Etiketler
dudak patlaması, evde haftasonu, karalahana sarması, pazar, ts
Sayılı haftasonlarımdan biriydi. Bir de önümüzdeki haftasonu var, sonrasında artık soranlara Şubat’ta görüşürüz diyorum. Öyle yani. Bu dolu haftasonları içinde işe ait olanlar da var, özel planlara ait olanlar da…Ama böyle evde malaklamasına geçirecek zaman bir daha zor bulurum gibime geliyor. En zaından yerine getirmem gereken üç bebek hayırlama filan var. Neyse…Cumartesi ile başlayalım…
– Bizim eve mantolama yapılacak. Cts. Onun ön hazırlıklarıyla geçti. Şimdilik Dijitürk çanak antenini iptal ettik, çatıdan hat çektirdik. Birincil çoğul zamir kullansam da bunu Bizim Bey yaptı ki, böyle zamanlarda kedisiyle gerçekten had safhada gurur duyuyorum.
– Defi cts sabahı itibariyle uyandıktan sonra zırıl moduna bağladı ki bu tamamiyle içimizi dağlamaktan başka bir işe yaramadı. Sonuçta Dijitürkçü işini tam bitrimek üzereyken Defi açılır kapanır sandalyeden düşmek suretiyle dudağını patlattı. Sonra da direkt en uysal moda bağlandı.
Pazar…
– Sabah Defi ultra şiş bir dudakla uyandı. Ultra nazlı ve zırıl mod devam etti.
– Kahvaltıdan sonra Bizim Bey, Kem’i basketbol okuluna götürecekti lakin Defi’yi bu arada oyalamak gerekiyordu. Ben de onlarla aynı zamanda evden çıkıp ananaeyi evinden Defi ile alma fikrini yürürlüğe soktum.
– Anane bize geldi. Defi mutlu oldu. Ananeyle Defi oyun hamuru oynarken ben de karalahana sardım. Bizim Bey karalahana fikrime sabahtan sıcak bakmadığı için ona yedi sekiz tane kuru kabak doldurdum.

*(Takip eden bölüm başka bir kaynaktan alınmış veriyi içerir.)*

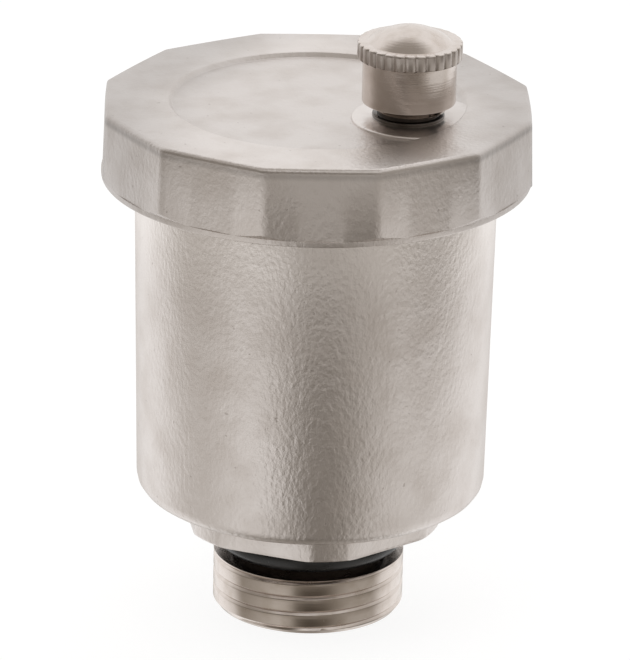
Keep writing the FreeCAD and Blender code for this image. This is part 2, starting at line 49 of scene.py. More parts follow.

– Annemle oturduk, örgü örmeye koyulduk. Annem ördüğüm hırkanın, bitirdiğim arkasının çok geniş olduğunu, sökmeme gerektiğini söyledi. Birecik’te başalarken kayınannem de Defi için geniş olduğunu söylemişti. Annem söyleyince sökmeye karar verdim. Halbuki ben örgünün söküleninden nefret ederdim.
– Annem Zeyno’ya mor renkte bir jile örüyordu, lakin annem de omuzlarda hata yapmıştı. “Sök,” dedim(!) .Yaka ayırmına kadar söktü, içim rahatladı.
– Biizm Bey, Kem’in basketbol antrenmanını takiben hasta vizitinden geldi.
– Karalahana sarmasının yanına çoban salata ve annemlerin yazlıkta kestiği makarnadan yaptık, yedik.
– Sonra annem gitti. Dilinde “Gideyim ben, gideyim,” nakaratı vardı.
– Öğleden sonra vurdulu kırdılı bir film seyrettik, ben o arada biraz örgü ördüm.. Biz öyle modern aileler gibi kendi seyrettiklerimizi çocuklardan pek sakınmıyoruz. Çocuklar da galiba o arada monopipi oynadılar.
– Film daha bitmemişti ki hatırlamıyorum neden gerildik, dışarı çıkmaya karar verdik, eve yakın bir AVM’ye gitik, falan filan…
– Tüm bunlardan size neyse ne!…. (Galiba bunları yazmak beni ayrı bir daralttı 😦
hehe.. yumuş günü derdik biz de böyle pazarlara..
benim beynimin gün sonunda yumuşaması dışında bi yumuşlama olmazdı gerçi.. =)
20lik .. hepimiz alfa karakteriz ondan böyle oluyordu dedi geçenlerde..
aman analize de başladı diye sevdim ben de..
=)
atalet..
Valla çok güzel bir pazar günüydü. Bir de Defi akşamüstü yine vızırtıya başlamasaydı, akşam da tam yatmak üzereyken Bizim Bey’i hastaneden çağırmasalardı ne iyi olurdu…
Alfa karakterleri beğendim, her ne kadar ne demek istediğini pek anlamdımsa da olsun.